If he still managed to create more than two chances per game in that team, just imagine how he’d thrive around the sort of movement provided by Mané, Mohamed Salah and Roberto Firmino?
Like elasticos? You’ll love Shaqiri. Few players since Ronaldinho have attempted it quite as often as the Alpine Messi, and though it doesn’t always come off – obviously – it’s this sort of adventure which makes him worth watching.
As a rule of thumb, you should want your team to sign any player that gets kids trying to copy them on the playground. And Shaqiri definitely fits that bill.
If anything, he should be even more adventurous in his play.

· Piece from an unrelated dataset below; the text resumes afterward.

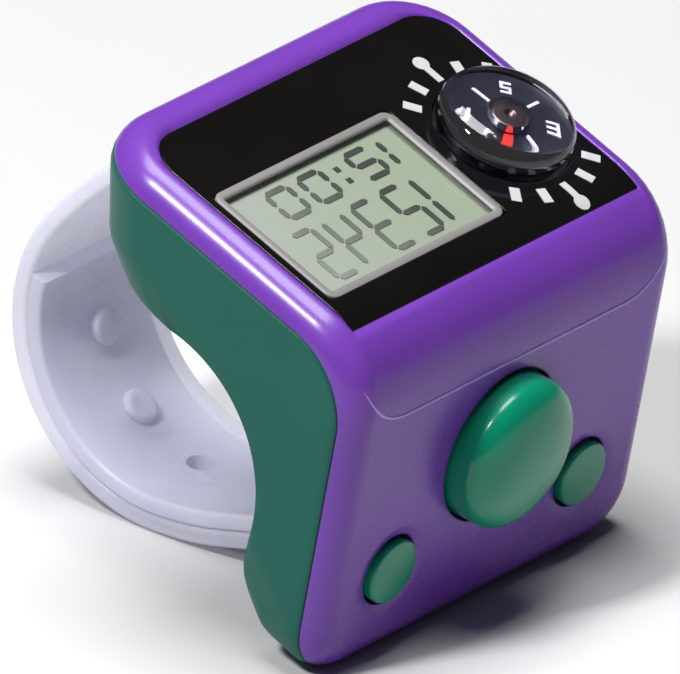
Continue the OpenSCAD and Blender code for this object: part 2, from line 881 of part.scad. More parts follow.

Admittedly, he isn’t blessed with pace, which makes it more difficult for him in one-on-ones, as does the fact he’s a predominantely left-footed player on the right, but he has the ability to have any full-back on toast and is, ironically, perhaps not selfish enough in those situations.
We want to see more of this, Xherdan.
Shaqiri is far from the perfect player. If he was, he’d have made it at Bayern. But he’s improved year-on-year in the Premier League, and the fact Bayern signed him in the first place tells you plenty about his potential.
Yes, potential: Shaqiri is still only 26. Assuming his career follows the traditional bell curve, his best years are still to come. And that is very exciting.
Don’t worry about what you’ve been told he can’t do, Liverpool fans. Because what he can do is bloody brilliant.